There is a company (I forget who) that sells kits of walls and pegs that meet the official Micromouse specifications. Each kit builds a 5x5 maze, good for debugging. With 9 of those, you can build a full maze. The walls meet the precise dimensional specification, wall color (white) and reflectivity (must reflect IR), and have a red stripe on the top (Micromouse allows cameras with a limited field of view to look at wall tops.) The pegs fit in 7mm holes. We got 16 people to buy a total of 18 kits, on the assumption that we could usually round up 9 people when we needed to construct an official maze.

A member identified a material call MDO (medium density overlay, I believe) that is basically an MDF board with a smooth laminate top. It is used for highway signage and such, and can be obtained at the lumber yard by special order. The surface has a smooth finish and takes paint well. A member was put in charge of finding paint that matched the floor specification, flat-black, must absorb IR.

The Techshop was still in business then, so three of us that were members used the Shopbot (CNC router with 4 foot by 8 foot table) to cut panels of the precise dimension required to do a 1/2 of a 5x5 maze, and pocketed a grid of 7mm holes at the correct spacing. Without CNC, it would be impossible to hold the spacing precisely enough, I think. So with two panels and one kit, you can build a 5x5.

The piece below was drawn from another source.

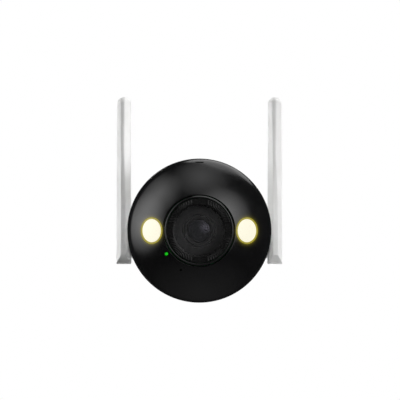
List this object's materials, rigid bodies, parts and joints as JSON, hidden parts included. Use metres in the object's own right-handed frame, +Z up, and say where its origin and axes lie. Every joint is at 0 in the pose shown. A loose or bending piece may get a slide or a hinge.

It takes 4 to 6 man hours to set up a full 16x16 maze. It requires a flat surface. One thing we are missing is a way to keep all of the edge transitions between panels precisely level. That is a big problem. Our maze simply doesn't cut it for "world class" competitions. Luckily, we usually don't have world-class speed-daemon robots show up, so we can have a referee wearing socks stand in the maze trying to keep the edges from screwing up peoples runs.

Overall an interesting exercise, but the line following maze is much more practical to move around and set up, and gets used far more.


16x16 tiles is 256 tiles. Doing 256 of anything is time-consuming, let alone referencing a map and trying to make sure you do it right.


Sure, but I feel like I could place 256 Lego bricks, say, in 15 minutes or less, and a structure like this could be made as easy to assemble as Legos.